I sprinkled the renderer full of ValidateBuildings() calls, and none of it really seemed to narrow it down much. The renderer and the game are both large, large functions, and it’s hard to figure out what goes where, when and how. Finally, I decided to try something different – I started dumping consoles from various runs that crashed or ended in a crash, trying to figure out what the last thing was before ValidateBuildings() failed.
It seemed like the culprit, every time, was when a workshop pickled Black Fungus. My first thought was one of horror – was it the new workshop code? Drat! But, no, it was something on the workshops. I grabbed the script, and started trying to figure out what calls to the renderer were being made from the workshop script object. The culprit? The blasted Machine Expression message had a use-after-deletion in it; a rare condition, but one that could happen if the renderer was running at certain speeds, or under certain conditions. That bug had probably been in there for ten versions of Clockwork Empires, and only now did it get caught. A one line fix, and the rendBuildingFootprint crash went away (and, consequently, the crash when autosaving which started all of this went away.)
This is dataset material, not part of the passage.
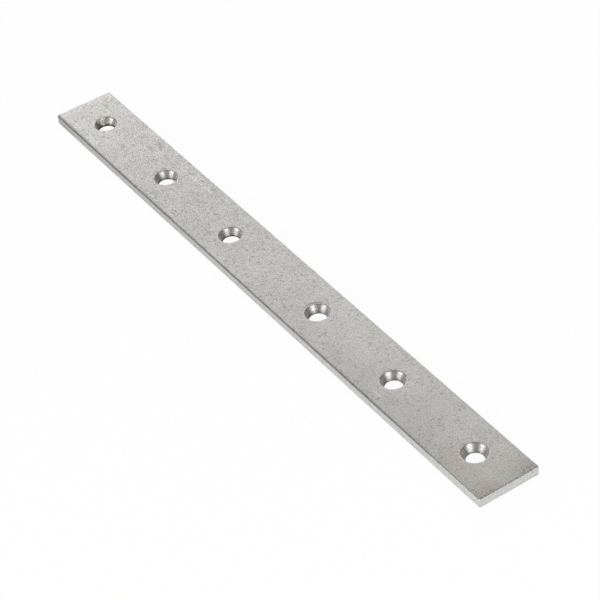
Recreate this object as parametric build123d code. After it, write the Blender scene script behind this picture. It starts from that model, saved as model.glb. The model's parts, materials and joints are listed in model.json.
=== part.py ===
from build123d import *

import os
from math import radians, tan

# Mending plate: one length of flat steel bar with a single row of countersunk screw holes.
# Lengths are in millimetres. The origin is at the centre of the underside, +X runs along
# the bar, +Y across it, and +Z points up out of the countersunk face.

# The bar, cut from flat stock
PLATE_LENGTH = 254.0  # 10 in
PLATE_WIDTH = 22.2  # 7/8 in
PLATE_THICKNESS = 3.2  # 1/8 in
TOP_EDGE_RADIUS = 0.4  # the edge all round the countersunk face
BOTTOM_EDGE_RADIUS = 0.15  # the edge all round the underside

# The corners, seen from above, each as the shears left it: which end, which side, radius
CORNERS = (
    (-1, -1, 0.9),
    (-1, 1, 0.8),
    (1, -1, 0.45),
    (1, 1, 0.45),
)

# The screw holes: two groups of three, mirrored about the middle of the bar
HOLES_PER_GROUP = 3
HOLE_PITCH = 42.0
CENTRE_GAP = 52.4  # between the two holes nearest the middle
BORE_DIAMETER = 5.9
BORE_EXIT_RADIUS = 0.3  # the lower edge of each bore, rolled over by the punch
SINK_ANGLE = 70.0  # included angle of the countersinks

# Each countersink was cut to its own depth, so the rims differ, from the -X end to the +X end
SINK_RIM_DIAMETERS = (8.3, 8.4, 8.4, 8.6, 8.6, 8.8)


def hole_centres():
    """X of every hole, from the -X end to the +X end."""
    group = [CENTRE_GAP / 2 + index * HOLE_PITCH for index in range(HOLES_PER_GROUP)]
    return [-x for x in reversed(group)] + group


def bar():
    """The blank: a flat bar with softened corners, before it is punched."""
    outline = Rectangle(PLATE_LENGTH, PLATE_WIDTH)
    for end, side, radius in CORNERS:
        corner = Vertex(end * PLATE_LENGTH / 2, side * PLATE_WIDTH / 2, 0)
        outline = fillet(outline.vertices().sort_by_distance(corner)[0], radius)
    blank = extrude(outline, PLATE_THICKNESS)
    blank = fillet(blank.faces().sort_by(Axis.Z)[-1].edges(), TOP_EDGE_RADIUS)
    return fillet(blank.faces().sort_by(Axis.Z)[0].edges(), BOTTOM_EDGE_RADIUS)


def screw_hole(centre_x, rim_diameter):
    """The space that the punch and the countersink clear, turned about the hole's axis."""
    bore_radius = BORE_DIAMETER / 2
    rim_radius = rim_diameter / 2
    sink_depth = (rim_radius - bore_radius) / tan(radians(SINK_ANGLE / 2))
    exit_edge = (bore_radius + BORE_EXIT_RADIUS, 0)
    wall_foot = (bore_radius, BORE_EXIT_RADIUS)
    wall_top = (bore_radius, PLATE_THICKNESS - sink_depth)
    rim_edge = (rim_radius, PLATE_THICKNESS)
    with BuildSketch(Plane.XZ) as half_section:
        with BuildLine():
            Line((0, 0), exit_edge)
            RadiusArc(exit_edge, wall_foot, BORE_EXIT_RADIUS)
            Polyline(wall_foot, wall_top, rim_edge, (0, PLATE_THICKNESS), (0, 0))
        make_face()
    return Pos(centre_x, 0, 0) * revolve(half_section.sketch, Axis.Z)


def mending_plate():
    """The finished plate, punched and countersunk."""
    holes = [screw_hole(x, rim) for x, rim in zip(hole_centres(), SINK_RIM_DIAMETERS)]
    return bar() - holes


plate = mending_plate()
plate.label = "mending_plate"
os.makedirs("parts", exist_ok=True)
export_step(plate, "parts/mending_plate.step")

print(f"holes at x = {[round(x, 2) for x in hole_centres()]}")
print(f"volume {plate.volume:.1f} mm3, size {plate.bounding_box().size}")
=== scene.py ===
# %% [markdown]
# # A zinc-plated mending plate
#
# A mending plate is a flat steel bar with a row of countersunk holes. It is screwed across a
# joint or a crack in timber. The real one is cut from flat stock, punched, countersunk with a
# turning tool and plated with zinc, and each of those steps leaves its own mark on the metal.
#
# This lesson dresses the bare model in those marks. The frame gives every size and place. The
# plate's skin is rebuilt as one closed mesh of grids, fine enough to carry the ragged edges,
# the torn ends and the tool's rings, and then each kind of surface gets its own finish.

# %% Load the frame
import json
import math

import bpy
import numpy as np
from mathutils import Matrix, Vector


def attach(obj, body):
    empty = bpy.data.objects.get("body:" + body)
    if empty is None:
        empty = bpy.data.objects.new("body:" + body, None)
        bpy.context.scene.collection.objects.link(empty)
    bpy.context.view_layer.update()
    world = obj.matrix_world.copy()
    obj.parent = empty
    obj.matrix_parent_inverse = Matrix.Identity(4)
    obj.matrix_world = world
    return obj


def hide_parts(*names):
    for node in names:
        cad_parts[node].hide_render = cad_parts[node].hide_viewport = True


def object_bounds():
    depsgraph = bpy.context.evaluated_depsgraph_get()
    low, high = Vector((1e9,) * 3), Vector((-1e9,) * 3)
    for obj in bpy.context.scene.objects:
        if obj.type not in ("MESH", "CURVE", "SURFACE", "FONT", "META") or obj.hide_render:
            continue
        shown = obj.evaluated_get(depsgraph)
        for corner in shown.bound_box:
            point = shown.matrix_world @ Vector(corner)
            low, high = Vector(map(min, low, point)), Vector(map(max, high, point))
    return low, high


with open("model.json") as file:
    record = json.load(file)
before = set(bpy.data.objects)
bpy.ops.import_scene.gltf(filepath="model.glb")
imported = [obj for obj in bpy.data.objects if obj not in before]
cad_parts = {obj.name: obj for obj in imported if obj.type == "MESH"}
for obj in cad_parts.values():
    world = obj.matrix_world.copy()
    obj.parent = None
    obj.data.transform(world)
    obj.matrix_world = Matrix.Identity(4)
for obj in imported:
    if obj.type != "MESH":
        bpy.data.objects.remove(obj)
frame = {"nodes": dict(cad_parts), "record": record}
cad_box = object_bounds()
NODE = "mending_plate"
MM = 0.001  # the scene is in metres, and workshop sizes are easier to read in millimetres
print("CAD box, mm:", [round(v / MM, 2) for v in (cad_box[1] - cad_box[0])])

# %% [markdown]
# ## Read the plate's sizes off the frame
#
# The frame's mesh has its corners on the true surface, so a few of them tell every size that
# the skin needs. The corners on the long side's flat give the edge radii, and the corners
# nearest a hole's axis give its bore and countersink. Sizes typed in by hand would work too,
# but they would go stale as soon as the plate changed.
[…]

Total time for this one line fix: I started this Friday, and finished it early Sunday morning – so, several hours.
What ended up being the key to tracking it? All three debug files, working in tandem. We used the DMP to figure out that the building footprints were crashing. Somebody gave me a replay for another, unrelated thing, which just happened to crash in the right place (the same place the game was crashing for everybody else, but not me); the console was what eventually got used to track down the exact point in the renderer that the game crashed, once I had a nice function added to the renderer to automatically detect when the save game would crash. It took all three of these little pieces of debug information to finally figure it out.
As a consequence of all this rewriting, most of the work I’ve done on this month’s patch is invisible. Revision 39E generated a bug report from one of our users, which was that “In limited testing, I’ve discovered that I have to quit and save when it is time for me to head to bed rather than being able to rely on a crash to break me free of the game.” This is a good sign – when users start complaining about the game being too stable AND keeping them up all night, you know you’re doing something right!
Otherwise, I’ve been dealing with small niceties – making sure various controls work correctly, making the module and building creator feel and look better, fixing text rendering issues, that sort of thing. Most of what I have done in this patch isn’t actually on my sprint, so I guess it’s been one of those months, but the game is much more stable and feels much more polished as a result – hopefully folks will like it.